La escultura figurativa es la hermana cenicienta –descuidada por el gran público y el mercado artístico contemporáneo– de la milenaria tradición estatuaria. El fetiche y la funebria religiosa, la teléstica (esculturas animadas de la antigüedad) y el jardín renacentista comparten aspectos importantes de una misma fascinación.

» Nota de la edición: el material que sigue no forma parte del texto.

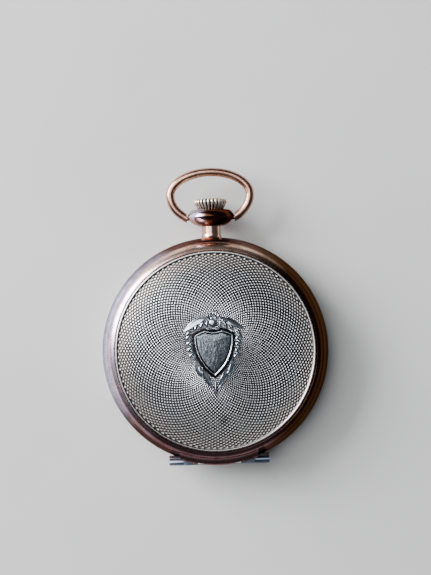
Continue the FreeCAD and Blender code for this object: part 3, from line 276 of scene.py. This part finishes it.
def striped_nickel():
    """Bridge nickel with broad watchmaker's stripes."""
    shade = Shade("striped_nickel", Metallic=1.0)
    along = shade.math("ADD", shade.math("MULTIPLY", shade.axis("X"), 0.94),
                       shade.math("MULTIPLY", shade.axis("Y"), 0.34))
    wave = shade.math("PINGPONG", along, STRIPE)
    share = shade.math("DIVIDE", wave, STRIPE)
    cloud = shade.noise(4.0, 4.0)
    base = shade.mix(share, (0.50, 0.49, 0.47), (0.80, 0.79, 0.76))
    shade.colour(shade.mix(shade.ramp(cloud, (0.5, 0.0), (0.8, 0.5)), base, (0.42, 0.36, 0.28)))
    shade.roughness(shade.noise(0.1, 3.0, stretch=(1, 6, 1)), 0.2, 0.38)
    shade.bump(shade.math("MULTIPLY_ADD", shade.noise(0.08, 3.0, stretch=(1, 6, 1)), 0.3,
                          share), 0.5, 0.03)
    return shade.material


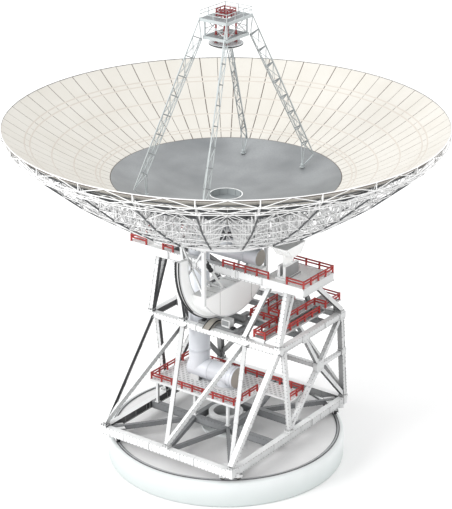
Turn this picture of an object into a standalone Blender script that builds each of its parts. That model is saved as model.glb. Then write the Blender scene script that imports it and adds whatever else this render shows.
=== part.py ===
"""Fully steerable radio telescope dish on a wheel and track mount, modelled at half size.

Every length below is the real telescope's, in metres, with heights from the ground.
The shape functions multiply by MODEL_SCALE, so the model itself is half as large.
X is the elevation axis, Y is level and across it, and Z is the azimuth axis.
The dish is at rest pointing at the zenith.
"""

import math

import bmesh
import bpy
from mathutils import Matrix, Vector

MODEL_SCALE = 0.5
SEAT = 0.0006

# Foundation and track
PAD_RADIUS = 17.86
PAD_TOP = 4.0
TRACK_INNER = 16.7
TRACK_OUTER = 17.3
TRACK_TOP = 4.2

# Turning frame (alidade)
BASE_X = 11.6
BASE_Y = 14.64
BASE_TOP = 6.56
BASE_DEPTH = 1.2
BASE_WIDTH = 0.95
MID_Z = 20.75
MID_FRONT_Y = -3.05
MID_BACK_Y = 13.3
MID_NODE_X = 5.7
MID_DEPTH = 0.95
FLOOR_BEAM_Y = (3.4, 9.4)
FLOOR_BEAM_X = 2.8
KNEE_Y = 7.56
KNEE_Z = 14.4
COLUMN = 0.8
DECK_Z = 10.9
DRIVE_DECK_TOP = 21.9
UPPER_DECK_TOP = 22.85
HEAD_LOW = 30.2
HEAD_TOP = 31.5
HEAD_X = (8.5, 15.7)
HEAD_Y = (-2.9, 4.9)

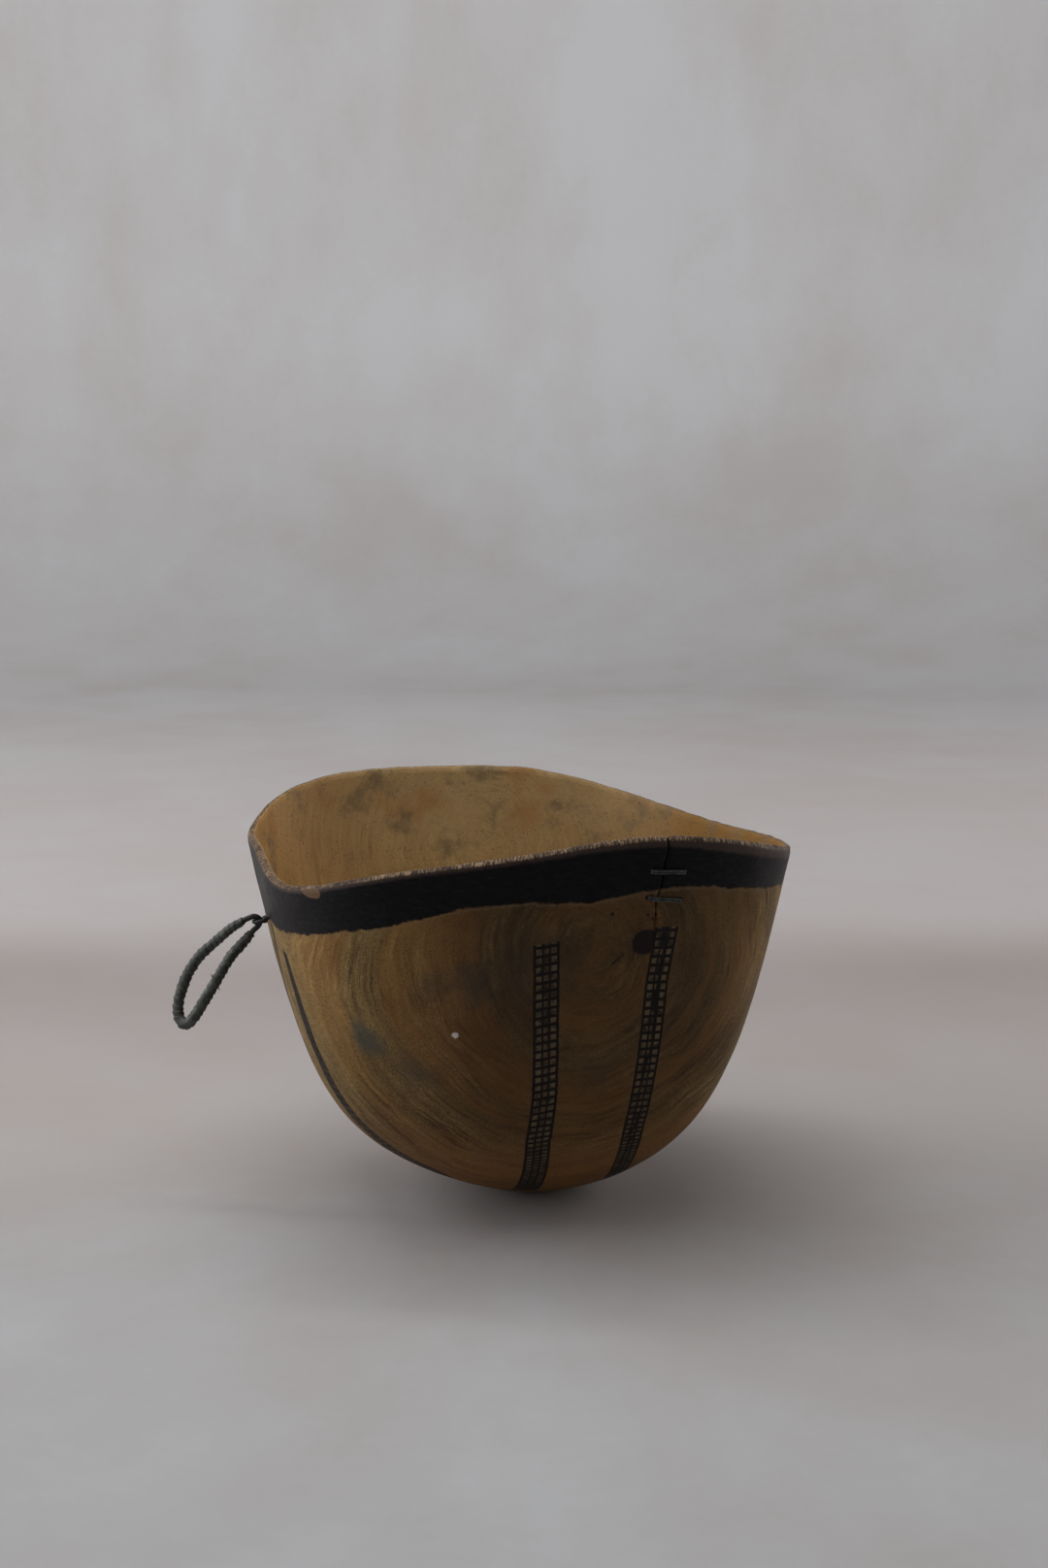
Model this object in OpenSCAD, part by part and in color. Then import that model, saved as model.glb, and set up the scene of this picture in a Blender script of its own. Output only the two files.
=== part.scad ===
// A hand-carved, round-bottomed wooden drinking bowl with a wavy rim, two wire
// stitches across a split in the rim, and a wrapped thong loop to hang it by.
// Millimetres. +Z is up, +Y runs along the grain, and the origin is the middle
// of the small worn flat that the bowl stands on. The loop is on the -X side.
// Bearings are degrees round the bowl, from +X towards +Y.

/* [Bowl] */
// Half of the rim's width, across the grain
half_width = 91; // [75:1:115]
// Half of the rim's length, along the grain
half_length = 100; // [80:1:125]
// How square the plan is: 2 is an ellipse, 4 is nearly a rectangle
squareness = 3; // [2:0.1:4]
// Height of the rim, averaged all the way round
rim_height = 131; // [105:1:160]
// Radius of the worn flat under the bowl
foot_r = 12; // [9:0.5:18]
// How far the middle of the rim stands off the middle of the foot, along X
rim_shift_x = -6.3; // [-10:0.1:10]
// How far the middle of the rim stands off the middle of the foot, along Y
rim_shift_y = 1.6; // [-10:0.1:10]

/* [Profile] */
// Angle that the wall leans outwards at the rim
wall_lean = 12.5; // [5:0.5:18]
// Slope of the underside where it leaves the flat
base_slope = 16.5; // [8:0.5:20]
// Fullness of the lower wall, as a share of the rim's mean half width
belly = 0.71; // [0.6:0.01:0.85]
// Fullness of the upper wall, as a share of the rim's mean height
shoulder = 0.54; // [0.4:0.01:0.65]

/* [Wall] */
// Thickness of the wall at the rim
rim_wall = 3; // [2.5:0.25:5]
// Thickness of the wall at half height
mid_wall = 4.5; // [3.5:0.25:7]
// Thickness of the bottom
floor_wall = 8; // [5:0.5:12]
// How far the rounded crest stands above the rim's two edges
crest = 0.6; // [0.2:0.1:1.2]

/* [Rim wave] */
// How far the rim rises at the two ends of the grain and dips at the two sides
saddle = 8.4; // [0:0.2:12]
// How far the rim tilts, rising towards one end
tilt = 2.7; // [0:0.1:6]
// How far the rim rises again in the middle of each side
ripple = 1.7; // [0:0.1:3]
// Small knife waves along the rim
waver = 1; // [0:0.1:2]

/* [Stitches] */
// Diameter of the repair wire
wire_d = 0.7; // [0.5:0.05:1]
// Distance between the two holes of a stitch
stitch_span = 11.6; // [8:0.2:16]
// Distance of the upper stitch below the rim
upper_drop = 10.5; // [7:0.5:13]
// Distance of the lower stitch below the rim
lower_drop = 19.8; // [17:0.5:26]
// Bearing of the split that the stitches close
split_bearing = 287; // [275:1:295]
// Room round the two strands in a hole
stitch_clearance = 0.08; // [0.05:0.01:0.2]

/* [Hanging loop] */
// Diameter of the thong inside the loop
thong_d = 2; // [1.6:0.1:2.6]
// Thickness of the winding on the upper strand
upper_wrap_t = 0.9; // [0.4:0.05:1.2]
// Thickness of the winding round the tip
tip_wrap_t = 1.1; // [0.5:0.05:1.3]
// Thickness of the winding on the lower strand
lower_wrap_t = 1.05; // [0.4:0.05:1.3]
// Distance of the loop's hole below the rim
tie_drop = 26.5; // [22:0.5:36]
// Bearing of the loop's hole
tie_bearing = 176; // [165:1:190]
// Diameter of the thong of the eye that holds the loop
eye_thong_d = 1.6; // [1.2:0.1:2.2]
// Room between the loop's neck and the eye
neck_clearance = 0.2; // [0.15:0.05:0.4]
// Room round the tie in its hole
tie_clearance = 0.1; // [0.05:0.05:0.3]
// Radius of the knot that stops the tie inside the bowl
knot_r = 2.6; // [2:0.1:4]

/* [Hidden] */

segments = 60;      // facets round the bowl
outer_rows = 14;    // facets up its outside
inner_rows = 13;    // and up its inside
full_bearing = 225; // the belly is fullest on this bearing
lean_bearing = 357; // and the wall leans most on this one
nudge = 0.001;      // step for slopes
mean_half = (half_width + half_length) / 2;

wire_r = wire_d / 2;
strand_gap = wire_d * 0.55;                // half the distance between two strands
hole_r = strand_gap + wire_r + stitch_clearance;
wire_lift = wire_r + 0.2;                  // the strands run just clear of the wood
hollow_lift = 0.6;                         // and further off inside, for the wall's curve
tail = 4;                                  // each clinched end

thong_r = thong_d / 2;
eye_r = eye_thong_d / 2;
neck_r = eye_r + neck_clearance + thong_r; // the loop's neck turns round the eye
eye_ring_r = thong_r + neck_clearance + eye_r;
eye_stand = eye_ring_r + eye_r + 0.3;      // the eye's middle stands off the wall
tie_r = eye_r + 0.15;
eye_bar = 2.2;                             // straight stretch of the eye that the loop turns on
sleeve_clearance = 0.05;

// Middle of the loop's thong from the eye's bar: outwards, upwards, towards -Y.
// It goes out along the upper strand, round the tip and back along the lower one.
loop_route = [
    [2.8, 1.1, 0], [5.2, -0.3, -0.4], [8.1, -2.3, -1.4], [10.7, -4.6, -2.4], [13.1, -7, -3.4],
    [15.5, -9.2, -4.2], [18, -11.5, -4.8], [20.3, -14.3, -5.1], [22.3, -17.3, -5.2],
    [24, -20.5, -5.2], [25.3, -23.9, -5], [26.4, -27.3, -4.6], [27, -30.6, -3.6],
    [26.7, -33.6, -2], [25.6, -35.2, 0.2], [23.8, -34.5, 2.4], [21.6, -31.5, 4],
    [19.4, -27.8, 4.8], [16.9, -23.7, 5.1], [14.7, -20.1, 5], [12.5, -16.7, 4.6],
    [10.4, -13.5, 3.8], [8, -10.5, 2.8], [5.4, -8.1, 1.8], [2.7, -5.5, 0.9], [0.6, -3.3, 0.2]];
loop_steps = 3;     // rings of the thong for each point of its route
neck_step = 38.75;  // the neck turns round the eye's bar from the lower strand to the upper
neck_first = 225;
neck_last = 70;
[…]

Por ello, internarse en este bosque implica también internarse en el espacio de lo humano y en el problema de su representación. Es decir, tenemos la posibilidad de rodear a las figuras y, lo que no es tan habitual, sentirnos rodeados por ellas. Establecer ese diálogo secreto, silencioso, de cercanía, “de igual a igual” con el artificio. Porque toda figuración humana de ciertas dimensiones que se planta en el espacio, cuando se encuentra completa y erguida –no sucede con una cabeza ni con un torso o un busto–, supone o “despierta” una presencia: una duplicación del ser, que no por virtual es menos presente o menos potente. El androide, esa escultura autómata, y el maniquí, esa escultura disfrazada, ofrecen la misma inquietud especular. Nos provocan un estado de ansiedad o irritación, por parentesco, que tan bien han sabido aprovechar las películas de terror.

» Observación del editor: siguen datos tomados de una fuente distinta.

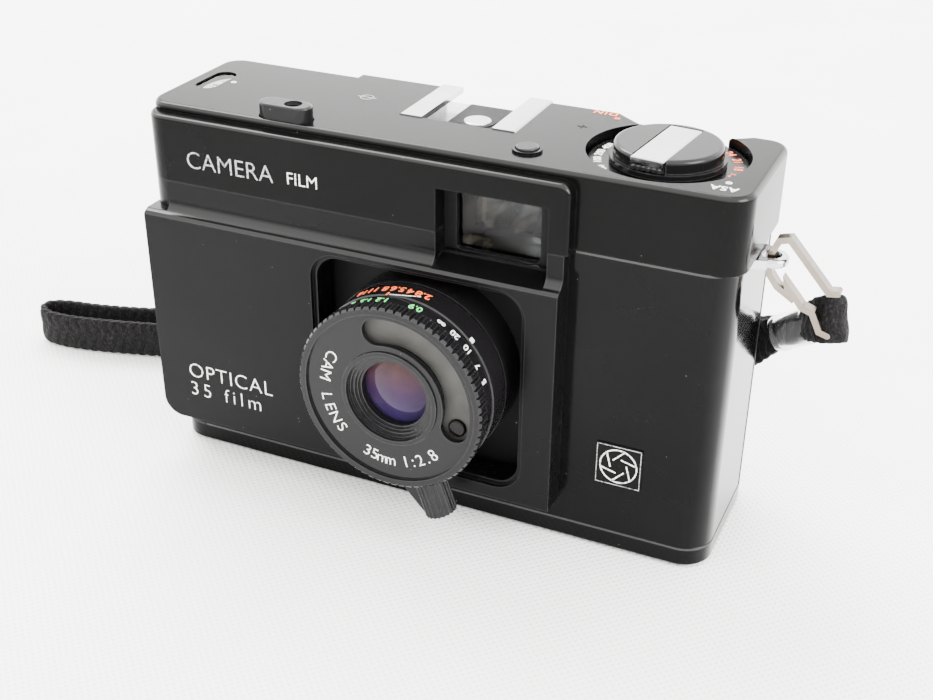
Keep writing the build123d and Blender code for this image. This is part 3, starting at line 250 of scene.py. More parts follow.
def ink(name, tone, wear=0.25):
    """Printed or filled lettering, a little worn."""
    shader = Shader(name)
    worn = shader.ramp(shader.noise(2600, 3), (0.36, [c * wear for c in tone]), (0.5, tone))
    shader.link(worn, shader.surface.inputs["Base Color"])
    shader.set(Roughness=0.55)
    return shader.material


# The first is the middle colour of the lens coating's painted reflection; the second is its random
# swirls.
MIDDLE_REFLECTION_TINT = (0.03, 0.012, 0.035)
SWIRL_TINT = (0.01, 0.008, 0.02)


def lens_coating(name, node, low_reflection_tint, high_reflection_tint):
    """Dark coated glass whose tint changes up its face, as a painted reflection."""
    shader = Shader(name)
    low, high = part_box(node)
    height = shader.node("ShaderNodeSeparateXYZ")
    shader.link(shader.where, height.inputs["Vector"])
    rise = shader.node("ShaderNodeMapRange")
    rise.inputs["From Min"].default_value = low.z
    rise.inputs["From Max"].default_value = high.z
    shader.link(height.outputs["Z"], rise.inputs["Value"])
    # Painted reflection: the colour runs from purple low on the glass to reddish-brown high up, and it
    # also tints the specular.
    stops = ((0.1, low_reflection_tint), (0.5, MIDDLE_REFLECTION_TINT), (0.9, high_reflection_tint))
    tint = shader.ramp(rise.outputs["Result"], *stops)
    swirl = shader.mix(shader.noise(300, 2), tint, SWIRL_TINT)
    shader.link(swirl, shader.surface.inputs["Base Color"])
    shader.link(tint, shader.surface.inputs["Specular Tint"])
    gloss = shader.ramp(shader.noise(200, 2), (0.3, 0.02), (0.8, 0.06))
    shader.link(gloss, shader.surface.inputs["Roughness"])
    shader.set(Coat_Weight=0.15, Coat_Roughness=0.02, Specular_IOR_Level=0.3)
    return shader.material


GLASS_ROUGHNESS = 0.01


def clear_glass(name, tone):
    """Thin clear panes, smeared a little."""
    shader = Shader(name)
    colour = shader.ramp(shader.noise(90, 2), (0.3, [c * 0.94 for c in tone]), (0.7, tone))
    shader.link(colour, shader.surface.inputs["Base Color"])
    gloss = shader.ramp(shader.noise(500, 3), (0.4, GLASS_ROUGHNESS), (0.9, GLASS_ROUGHNESS * 3))
    shader.link(gloss, shader.surface.inputs["Roughness"])
    shader.set(Transmission_Weight=1.0, IOR=1.15, Specular_IOR_Level=0.2)
    return shader.material


# ---------------------------------------------------------------- materials

SHELL = lacquer(
    "shell_lacquer", (0.0018, 0.0018, 0.0019), 0.13, wear=0.04, coat=0.15, level=0.2, front=0.06,
)
PANEL = lacquer(
    "panel_lacquer", (0.0016, 0.0016, 0.0018), 0.24, wear=0.1, coat=0.1, level=0.2, front=0.07,
)
DECK = lacquer(
    "deck_lacquer", (0.0018, 0.0018, 0.0018), 0.17, wear=0.06, coat=0.02, level=0.05, front=0.045,
)
PLASTIC = lacquer("black_plastic", (0.004, 0.004, 0.0042), 0.2, wear=0.2, coat=0.02, level=0.08)
MATT = lacquer(
    "matt_black", (0.002, 0.002, 0.0022), 0.6,
    dust=0.05, wear=0.1, texture=0.00002, coat=0.0, level=0.1,
)
ANODISED = lacquer(
    "black_anodised", (0.0045, 0.0042, 0.0046), 0.13,
    dust=0.03, wear=0.12, coat=0.05, level=0.12, front=0.15,
)
CHROME = metal("chrome", (0.50, 0.50, 0.51), 0.16, 500, (1, 0.05, 1), tarnish=0.85)
NICKEL = metal("worn_nickel", (0.20, 0.17, 0.14), 0.2, 800)
ALUMINIUM = metal("bright_aluminium", (0.80, 0.80, 0.81), 0.22, 600, (1, 1, 0.1))
STEEL = metal("steel", (0.52, 0.52, 0.53), 0.3)
BRASS = metal("brass", (0.62, 0.46, 0.22), 0.28)
BLACK_STEEL = metal("blackened_steel", (0.05, 0.05, 0.055), 0.4)
WHITE = ink("white_ink", (0.82, 0.82, 0.80))
ORANGE = ink("orange_ink", (0.85, 0.13, 0.03), 0.4)
GREEN = ink("green_ink", (0.10, 0.62, 0.16), 0.4)
GREY = ink("grey_ink", (0.34, 0.34, 0.35), 0.05)
PAPER = ink("dial_white", (0.80, 0.80, 0.77), 0.8)
# The low and high tints are the colours of a painted reflection, purple low and reddish-brown high.
FRONT_GLASS = lens_coating(
    "front_coating", "front_lens", low_reflection_tint=(0.016, 0.010, 0.045), high_reflection_tint=(0.075, 0.034, 0.020),
)
CLEAR = clear_glass("clear_glass", (0.93, 0.95, 0.96))


def diffuser():
    """Grey ribbed window in front of the meter."""
    shader = Shader("meter_diffuser")
    stops = ((0.3, (0.03, 0.03, 0.028)), (0.7, (0.055, 0.054, 0.05)))
    colour = shader.ramp(shader.noise(160, 4), *stops)
    shader.link(colour, shader.surface.inputs["Base Color"])
    shader.set(Roughness=0.5, Specular_IOR_Level=0.1)
    shader.bump(shader.noise(1800, 2), 0.00003)
    return shader.material


def light_cell():
    """Near-black face of the meter's light cell."""
    shader = Shader("light_cell")
    stops = ((0.35, (0.001, 0.001, 0.0012)), (0.7, (0.006, 0.004, 0.003)))
    colour = shader.ramp(shader.noise(900, 2), *stops)
    shader.link(colour, shader.surface.inputs["Base Color"])
    shader.set(Roughness=0.08, Specular_IOR_Level=0.12)
    return shader.material


def finder_inside():
    """Painted warm brown reflections in the finder's tunnel."""
    shader = Shader("finder_inside")
    colour = shader.ramp(
        shader.noise(230, 5, (1, 0.4, 1)),
        (0.38, (0.002, 0.0015, 0.001)),
        (0.52, (0.012, 0.009, 0.005)),
        # The brightest stop is a painted reflection on the tunnel wall.
        (0.66, (0.12, 0.10, 0.08)),
    )
    shader.link(colour, shader.surface.inputs["Base Color"])
    shader.set(Roughness=0.25, Specular_IOR_Level=0.15)
    shader.bump(shader.noise(300, 2), 0.00005)
    return shader.material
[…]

Pero no nos referimos en esta exposición a cuestiones de espanto sino a sensaciones sutiles y a la posibilidad de estudiar, rodeados de esculturas, comparando, cómo diferentes artistas del XIX y el XX han sabido resolver las formas del cuerpo humano, concebirlas. El orgullo, la ternura, la sensualidad, la tensión física, el dolor, la gracia, el amor, los construye el escultor con sus manos, modelando barro, tallando madera o esculpiendo piedra. La expresividad de cada pieza surge de un estado anímico –el del artista– que va en busca del estado anímico del cuerpo que crea o recrea. En esa búsqueda táctil de la presencia del otro, la escultura figurativa encuentra una empatía especial con el tercero, el espectador, que al observarla debe explorar mentalmente su propio cuerpo. Este hecho diferencia a la escultura figurativa del resto de las artes.

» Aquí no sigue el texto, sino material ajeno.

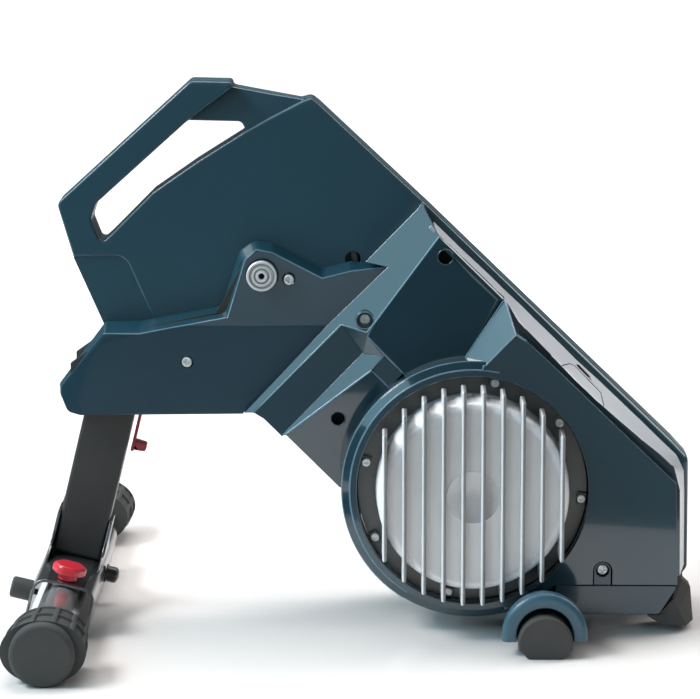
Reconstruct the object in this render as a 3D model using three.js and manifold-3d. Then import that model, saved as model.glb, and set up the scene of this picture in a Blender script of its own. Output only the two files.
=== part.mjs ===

Dicho todo esto sólo resta señalar el acierto de la propuesta que saca a luz obras largamente guardadas en el acervo y despliega reseñas biográficas en la pared. Y creo que a partir de aquí, lo mejor es que cada quien haga su recorrido. En lo personal, rescato la felicidad de contemplar las estupendas piezas de Bernabé Michelena, el reencuentro con las simpáticas “tetonas” de Germán Cabrera, menos populares de lo que recordaba, más clásicas en el sentido grecolatino, quizás por las columnatas de los balcones donde ofrendan sus carnosos atributos o por un ahuecamiento pronunciado de la cerámica, que rememora las máscaras de la comedia griega. Tampoco puedo pasar por alto la íntima confirmación del talento de Yepes y de Nerses Ounanian –artistas gigantes–, la solvencia de las facetadas maternidades de Octavio Podestá, el feliz descubrimiento de Francisco Garrido con una pieza bellísima y, como corolario, el deslumbramiento ante los espigados desnudos de Fernández Tudurí, que aunque su obra fuera reunida en una exposición no muy lejana en el tiempo (Cabildo), su personalidad se me acrecienta ahora como la de un escultor intenso y sensible, de primerísima línea.
1. Escultores uruguayos de los siglos XIX y XX. La figura humana. En el Museo Blanes. Juan Manuel Ferrari, Bernabé Michelena, José Luis Zorrilla de San Martín, Antonio Pena, Edmundo Prati, Federico Moller de Berg, Alberto Savio, Romeo Alves, Luis Ricobaldi, Luis Barriola, Margarita Fabini, Francisco Garrido, Aurora Togores, Juan Martín, Rubens Fernández Tudurí, Eduardo Díaz Yepes, Germán Cabrera, Nerses Ounanian y Octavio Podestá.